* Your objective
Repeat each line of the material exactly.

-- Begin Listing --

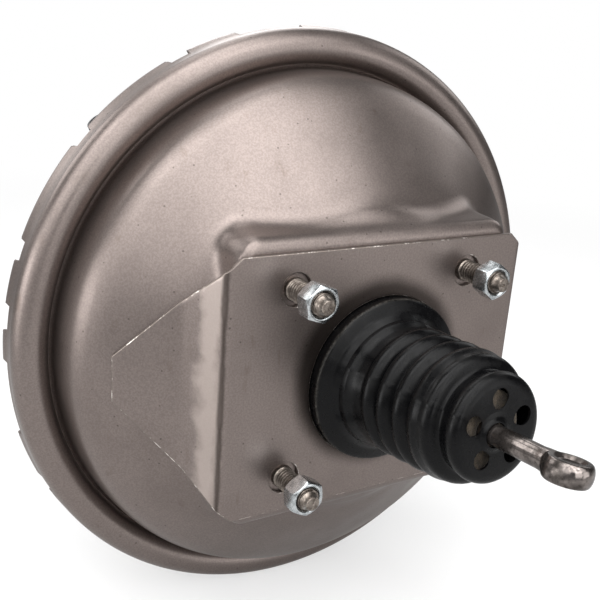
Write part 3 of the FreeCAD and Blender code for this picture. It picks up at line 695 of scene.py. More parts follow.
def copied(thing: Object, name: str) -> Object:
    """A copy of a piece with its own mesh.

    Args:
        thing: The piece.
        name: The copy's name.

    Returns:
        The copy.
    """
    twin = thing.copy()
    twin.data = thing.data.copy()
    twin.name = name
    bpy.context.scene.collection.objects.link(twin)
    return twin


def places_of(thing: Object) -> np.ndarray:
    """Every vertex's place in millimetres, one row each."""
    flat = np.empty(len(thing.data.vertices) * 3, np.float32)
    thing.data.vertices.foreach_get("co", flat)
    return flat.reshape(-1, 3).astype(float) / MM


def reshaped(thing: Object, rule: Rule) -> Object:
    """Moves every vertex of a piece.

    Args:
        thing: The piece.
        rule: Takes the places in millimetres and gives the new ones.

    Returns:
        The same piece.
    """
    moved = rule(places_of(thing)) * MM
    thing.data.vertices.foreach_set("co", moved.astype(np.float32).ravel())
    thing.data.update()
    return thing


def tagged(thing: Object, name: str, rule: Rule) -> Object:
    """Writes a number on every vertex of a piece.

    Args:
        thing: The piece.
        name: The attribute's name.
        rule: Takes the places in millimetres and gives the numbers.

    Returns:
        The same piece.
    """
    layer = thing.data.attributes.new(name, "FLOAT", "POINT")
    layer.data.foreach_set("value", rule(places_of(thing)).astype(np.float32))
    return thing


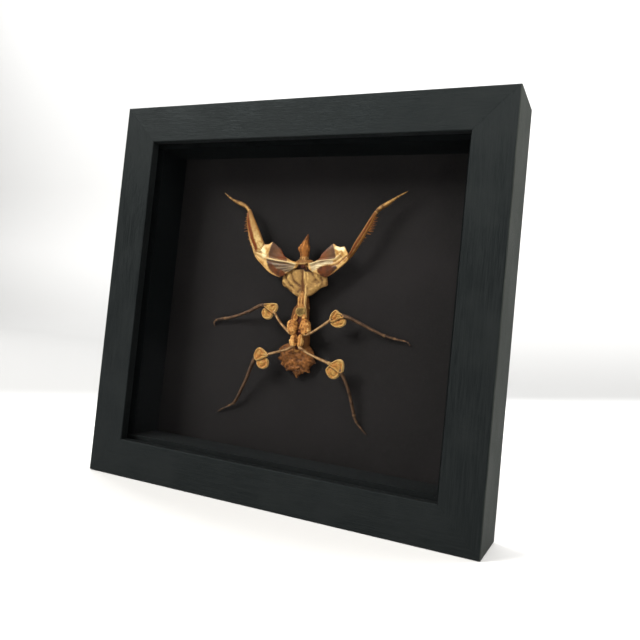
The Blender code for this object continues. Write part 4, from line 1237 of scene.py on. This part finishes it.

-- End Listing --

* Correct output
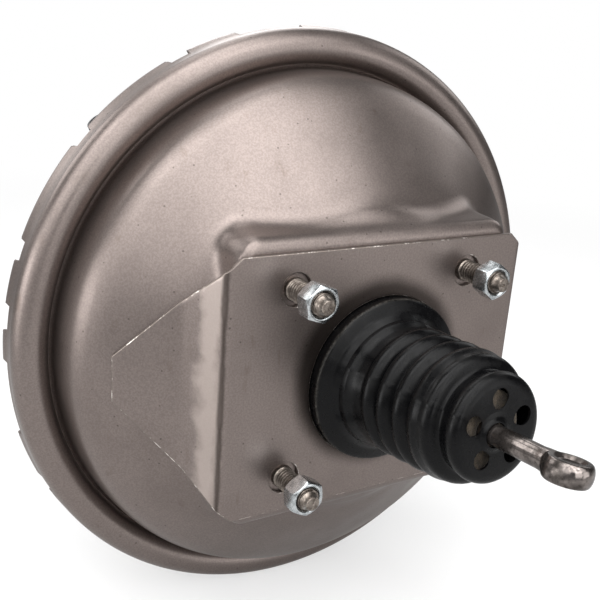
Write part 3 of the FreeCAD and Blender code for this picture. It picks up at line 695 of scene.py. More parts follow.
def copied(thing: Object, name: str) -> Object:
    """A copy of a piece with its own mesh.

    Args:
        thing: The piece.
        name: The copy's name.

    Returns:
        The copy.
    """
    twin = thing.copy()
    twin.data = thing.data.copy()
    twin.name = name
    bpy.context.scene.collection.objects.link(twin)
    return twin


def places_of(thing: Object) -> np.ndarray:
    """Every vertex's place in millimetres, one row each."""
    flat = np.empty(len(thing.data.vertices) * 3, np.float32)
    thing.data.vertices.foreach_get("co", flat)
    return flat.reshape(-1, 3).astype(float) / MM


def reshaped(thing: Object, rule: Rule) -> Object:
    """Moves every vertex of a piece.

    Args:
        thing: The piece.
        rule: Takes the places in millimetres and gives the new ones.

    Returns:
        The same piece.
    """
    moved = rule(places_of(thing)) * MM
    thing.data.vertices.foreach_set("co", moved.astype(np.float32).ravel())
    thing.data.update()
    return thing


def tagged(thing: Object, name: str, rule: Rule) -> Object:
    """Writes a number on every vertex of a piece.

    Args:
        thing: The piece.
        name: The attribute's name.
        rule: Takes the places in millimetres and gives the numbers.

    Returns:
        The same piece.
    """
    layer = thing.data.attributes.new(name, "FLOAT", "POINT")
    layer.data.foreach_set("value", rule(places_of(thing)).astype(np.float32))
    return thing


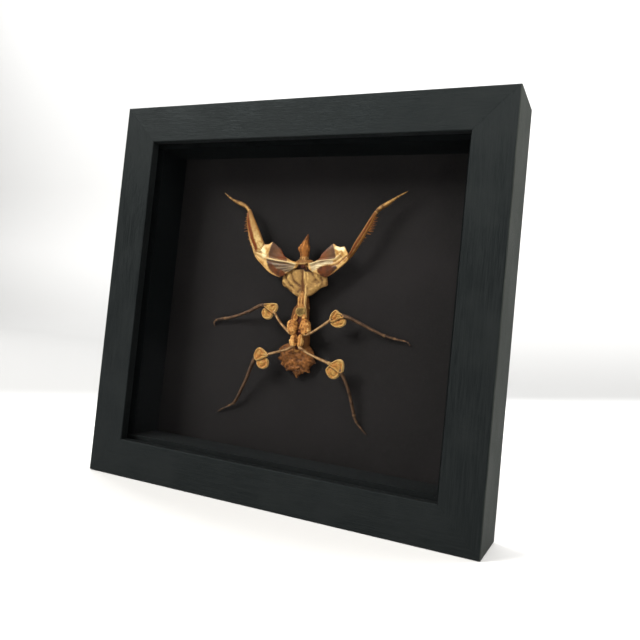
The Blender code for this object continues. Write part 4, from line 1237 of scene.py on. This part finishes it.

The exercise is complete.